## Input data

-------------------------

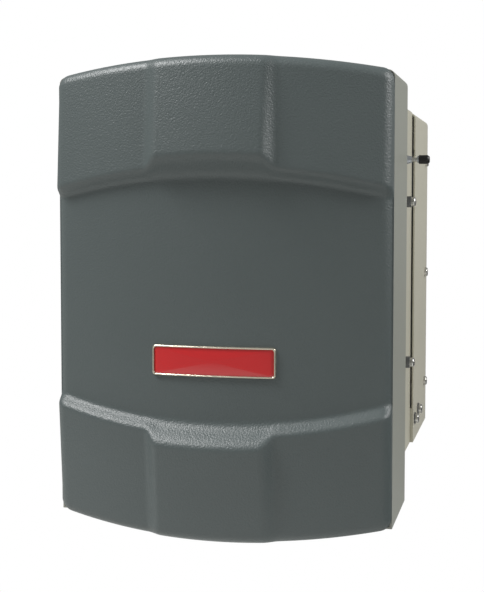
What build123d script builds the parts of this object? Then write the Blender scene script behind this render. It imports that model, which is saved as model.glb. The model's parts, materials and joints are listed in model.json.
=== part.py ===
from build123d import *
import os
from math import radians, tan

# Wall-mounted variable frequency drive, in millimetres.
# +Z up, X to the right, the front faces -Y and the wall is the plane y = 0.
# The origin is the centre of the four wall-mount holes.
os.makedirs("parts", exist_ok=True)

# ---------------------------------------------------------------- driving sizes
width = 300.0                # hood, cover and rear shroud
sheet = 1.5                  # steel sheet of the housing
flange = 12.0                # return flanges of the hood
bend_radius = 6.0            # top corners of hood and shroud
hood_top = 187.0
hood_bottom = -203.0
hood_depth = 100.7
hood_front = -310.0

cover_wall = 4.0
cover_corner = 10.0
cover_arch = 13.0            # rise of the top and bottom edges at mid width
cover_side_depth = 5.0       # panel ahead of the rim at the sides
cover_bow = 24.0             # extra panel depth at mid width
recess_half_side = 85.0      # half height of the recessed panel at the sides
recess_half_centre = 76.4
bevel_run = 1.2              # rise of the recess bevel for each mm of depth
band_raise = 9.0             # side bands over the panel, at the recess edge
band_fall = 0.08             # how fast that raise fades towards the rim
crown_raise = 17.0           # wider raised centre section of each band
crown_fall = 0.134
crown_half = 49.5
crown_step = 6.0             # sloped side of the centre section
gasket = 1.0
cover_screw_inset = 8.0
cover_screw_pitch = 150.0

badge_width = 109.5
badge_height = 26.5
badge_corner = 3.0
badge_proud = 2.5
badge_rim_width = 1.6
badge_z = -60.0

collar_inset = 3.0           # collar sides behind the hood sides
collar_depth = 68.0
slit = 1.2                   # shadow gap between collar and shroud
shroud_half_height = 163.0
notch_rise = 8.0             # key notch in the shroud's edge, above the thumbscrew
notch_height = 6.0
notch_depth = 2.2
plate = 2.0                  # chassis, back and gland plates
seal = 2.0
air_gap = 0.3                # free gap between moving bodies

mount_half_x = 90.0          # wall-mount holes
mount_half_z = 174.0
mount_hole = 3.5
tab_width = 30.0

screw_radius = 2.5           # M5
pan_head_radius = 4.75
pan_head_height = 3.2
hex_flats = 10.4
hex_height = 4.6
washer_radius = 5.75
washer_height = 1.4
rear_screw_y = -22.0
rear_screw_z = 118.0
hood_screw_back = 19.0       # behind the collar's front edge
hood_screw_z = 76.0
lower_screw_offsets = [(14.0, 22.0), (47.0, 26.0)]   # from the shroud's front and foot

thumb_z = 115.5
rod_radius = 2.1
running_gap = 0.05
ferrule_length = 5.0
neck_end = 11.7              # cap's inner face beyond the collar
cap_radius = 4.15
cap_length = 9.8
cap_nose = 1.5               # tapered end of the cap
sleeve_length = 1.2

tongue_clear = 5.0           # inside the collar wall, room for the hood's swing
tongue_plate = 2.0
tongue_height = 24.0
tongue_past_screw = 11.0
nut_bar_gap = 0.7

hinge_out = 5.5              # hinge axis beyond the hood side
hinge_z = [-150.0, 120.0]
knuckle_radius = 3.5
knuckle_length = 12.0
hinge_pin_radius = 2.0

gland_radius = 10.25
gland_pitch = 50.0
gland_rise = 24.0            # above the hood's foot

fan_size = 119.0
fan_depth = 25.0
fan_x = 63.0
fan_bore = 57.0
fan_hub = 19.0
fan_tip_gap = 1.5
fan_blades = 7

heatsink_half_x = 115.0
heatsink_low = -95.0
heatsink_high = 125.0
heatsink_base = 8.0
fin_thickness = 2.5
fin_count = 22
fin_depth = 150.0

# ------------------------------------------------------------- derived places
half = width / 2
hood_rear = hood_front + hood_depth
cover_back = hood_front - gasket
cover_mid_z = (hood_top + hood_bottom) / 2
cover_half_side = (hood_top - hood_bottom) / 2
seal_front = hood_rear + air_gap
plate_front = seal_front + seal
plate_back = plate_front + plate
collar_front = plate_back
collar_back = collar_front + collar_depth
shroud_front = collar_back + slit
shroud_back = -plate
collar_half = half - collar_inset
collar_inner = collar_half - sheet
shroud_inner = half - sheet
hinge_x = -half - hinge_out
hinge_y = plate_front - 1.0
fan_floor = -shroud_half_height + sheet
fan_top = fan_floor + fan_depth
shroud_depth = shroud_back - shroud_front
hood_screw_y = collar_front + hood_screw_back
lower_screws = [(shroud_front + y, z - shroud_half_height) for y, z in lower_screw_offsets]
tongue_x = collar_inner - tongue_clear
tongue_length = hood_screw_y + tongue_past_screw - hood_rear
gland_z = hood_bottom + gland_rise
fan_y = (shroud_front + shroud_back) / 2
sink_back = plate_back + heatsink_base
board_y = plate_front - 24.0
control_y = board_y - 58.0


def side_seat(x, y, z):
    """Plane on a right-hand wall, its normal pointing out of the housing."""
    return Plane(origin=(x, y, z), x_dir=(0, 1, 0), z_dir=(1, 0, 0))


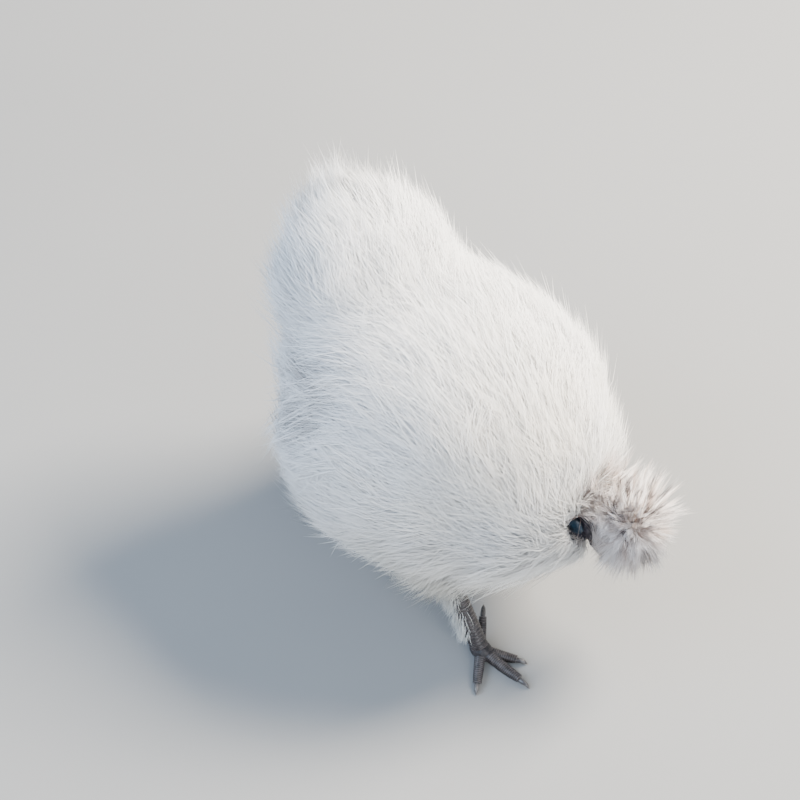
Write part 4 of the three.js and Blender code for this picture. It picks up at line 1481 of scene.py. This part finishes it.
skin = make_skin()
lie = Lie(skin)
finished(skin, under, "body_feathers", *FLESH)
for piece, node in make_coat(skin, lie):
    if node == "crest":
        finished(piece, crest_tone, "crest_feathers", node)
    else:
        finished(piece, white, "body_feathers", node)

face = copy_of(FACE_NODES, "face")
face = joined([face, lid("right"), lid("left")], "face")
wrinkled(fused(face, FACE_VOXEL, 3), 0.35, 2.6)
finished(face, skins["face_skin"], "face_skin", *FACE_NODES)
for side in SIDES:
    lobe = wrinkled(fused(copy_of([f"ear_lobe_{side}"], f"lobe_{side}"), LOBE_VOXEL, 4), 0.2, 2.2)
    finished(lobe, skins["ear_lobe_skin"], "ear_lobe", f"ear_lobe_{side}")
    finished(eye(side), eye_finish(), "eye", f"eye_{side}")
    tufts = leg_feathers(side)
    coat = strand_mesh(f"coat_leg_{side}", tufts, np.arange(len(tufts["line"])))
    finished(new_object(f"coat_leg_{side}", coat), white, "body_feathers")
    finished(leg(side), skins["leg_skin"], "leg_skin", f"shank_{side}", f"foot_{side}")
    for toe in TOES:
        finished(claw(side, toe), claw_horn, "claw", f"claw_{side}_{toe}")
    finished(scutes_of(side, plate, skins["scute_skin"]), skins["scute_skin"], "leg_skin")
for half in ("upper", "lower"):
    node = f"beak_{half}"
    finished(fused(copy_of([node], f"bill_{half}"), BILL_VOXEL, 4), bill_horn, "bill", node)


# Floor, light and camera
def make_floor():
    corners = [(x * FLOOR_HALF, y * FLOOR_HALF, 0) for x, y in ((-1, -1), (1, -1), (1, 1), (-1, 1))]
    floor = new_object("floor", new_mesh("floor", corners, [(0, 1, 2, 3)]))
    floor.data.materials.append(floor_finish())


def area_light(name, at, power, size, colour):
    light = bpy.data.lights.new(name, "AREA")
    light.energy = power
    light.size = size
    light.color = colour
    lamp = bpy.data.objects.new(name, light)
    lamp.location = at
    lamp.rotation_euler = (Vector(LIT_AT) - Vector(at)).to_track_quat("-Z", "Y").to_euler()
    bpy.context.scene.collection.objects.link(lamp)


def make_world():
    world = bpy.data.worlds.new("studio")
    world.use_nodes = True
    background = world.node_tree.nodes["Background"].inputs
    background["Color"].default_value = WORLD_TONE
    background["Strength"].default_value = WORLD_STRENGTH
    bpy.context.scene.world = world


def make_camera():
    target = Vector(CAMERA_TARGET) + Vector(SHIFT)
    back = Vector(CAMERA_WAY).normalized()
    camera = bpy.data.cameras.new("camera")
    camera.lens = CAMERA_LENS
    camera.sensor_width = CAMERA_SENSOR
    camera.shift_x, camera.shift_y = CAMERA_SHIFT
    holder = bpy.data.objects.new("camera", camera)
    holder.location = (target + back * CAMERA_AWAY) * MM
    holder.rotation_euler = (-back).to_track_quat("-Z", "Y").to_euler()
    bpy.context.scene.collection.objects.link(holder)
    bpy.context.scene.camera = holder


make_floor()
for name, values in LIGHTS.items():
    area_light(name, *values)
make_world()
make_camera()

-------------------------

Write out the listing's lines exactly, from its first line through the line that contains "from math import radians, tan", and stop there.

## Solution for this problem
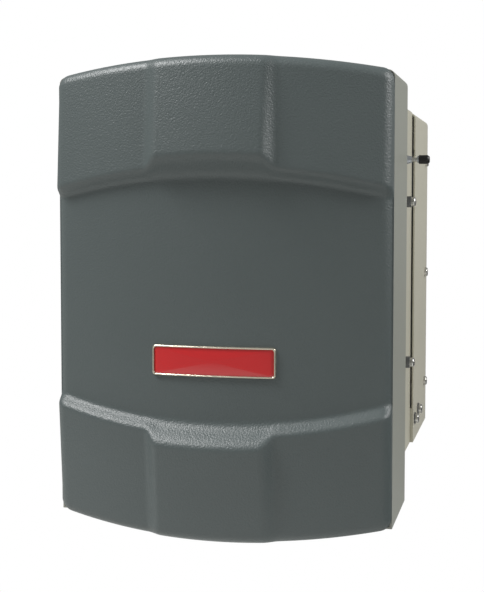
What build123d script builds the parts of this object? Then write the Blender scene script behind this render. It imports that model, which is saved as model.glb. The model's parts, materials and joints are listed in model.json.
=== part.py ===
from build123d import *
import os
from math import radians, tan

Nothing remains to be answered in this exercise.